From the description of the sculpture in the museum, it is clear that the youthful victor was originally in golden color, and that the blackish color that is present at the moment is only the inner layer of that which was there above. Gold is precious and expensive, and only a few people can afford the same. Giving the man such an appearance was obviously indicative of the fact that he was no ordinary man. In fact, gold as a color was a symbol of royalty, and some research indicates that the youthful man was a direct descendant of Alexander the Great. There is also an emotional sense that is attached to the victorious man, as he appears calm, and composed, indicative of the fact that he is aware of what he wants and what he is doing. The head is tilted in a way as though he is looking straight ahead, probably focusing on something, someone, or a group of people. From that pose, it is clear that the focus is on the front part of the body, as light appears to illuminate the same part more than the back. In fact, the curving on the front is more defined and illustrative of the bodily features, as the artist wanted people to view the front more than any other part. The back is also well done, but it is curved in a way such that there is a shadow in the middle-left part of the back. That does not mean that the viewer cannot view the same from various angles, as the artist did a great job of showing all the features of the body in a way that is artistic (Getty Museum). The sculpture depicts the human body in its exactness, probably as a way of respecting the fact that it was being likened to the gods. Its texture is also smooth, just like the skin of a real human being, implying that a lot of time was taken to do all the work of curving the statue.

The statue interacts properly with the space around it considering that it appears as though the man is moving his hand, either away or from his head. In addition to that, he is also leaning towards the right, thereby placing most of the body weight on the right leg. The lean is also indicative of the fact that he is trying to relax and be in a position where he is stable and composed before doing whatever he wants to do with his right hand.
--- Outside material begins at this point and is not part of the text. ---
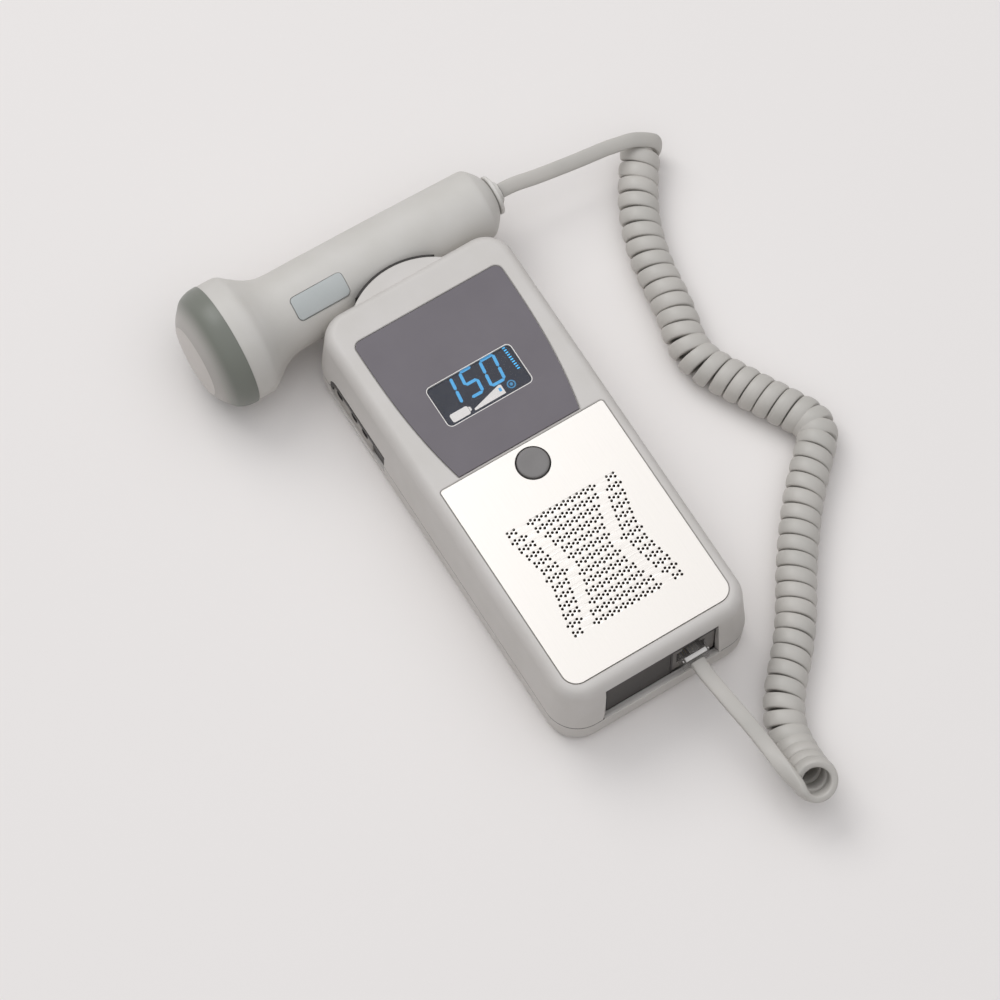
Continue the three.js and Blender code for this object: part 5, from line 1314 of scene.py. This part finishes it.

His left hand also appears to be moving, as it is not close to the body. The probable movement could be as a way of attaining stability while leaning towards the right. It is also not straight as there is a slight fold at the inner part of the elbow, also depicting some upward movement of the arm, probably towards the head. There is also a natural curve of the body from the spine which shows the viewer that the man is leaning in a similar way to how real humans do (Albertson). In general, his structure is almost symmetric, as one can draw a straight line from the tip of the head to the lower part of the right leg. However, the more accurate axis of the body is diagonal, since there is that slight curve from the spine as a way of showing that they are leaning.

In conclusion, the Victorious Man is a statue depicting a young man who is naked and reaching towards his wreath using his right hand. The context of making the sculpture is about a young man who had just won a game in the Olympics, and he was about to dedicate the wreath to the gods as a way of thanking them for granting him victory. Besides that, the fact that he is naked is indicative of the fact that the young man is a hero, more so in the games. While the sculpture was picked from under the sea sixty years ago, its original color was golden with eyes made from glass as a way of showing the realism of the sculpture.

Works Cited

Albertson, Linda. "A History Of The Statue Of The Victorious Youth - Comparing The Getty'S Timeline With Italy'S | ARCA - Association For Research Into Crimes Against Art". Artcrimeresearch.Org, 2019,

Getty Museum. "Statue Of A Victorious Youth - Unknown - Google Arts & Culture". Google Arts & Culture, 2018,

Pier, Gwen. "National Sculpture Society's Annual Sculpture Conference: Celebrating 125 Years". Sculpture Review, vol 67, no. 3, 2018, pp. 38-39. SAGE Publications, doi:10.1177/074752841806700306.

Stieber, Mary C., and Carol C. Mattusch. "The Victorious Youth". American Journal Of Archaeology, vol 102, no. 4, 1998, p. 851. JSTOR, doi:10.2307/506128.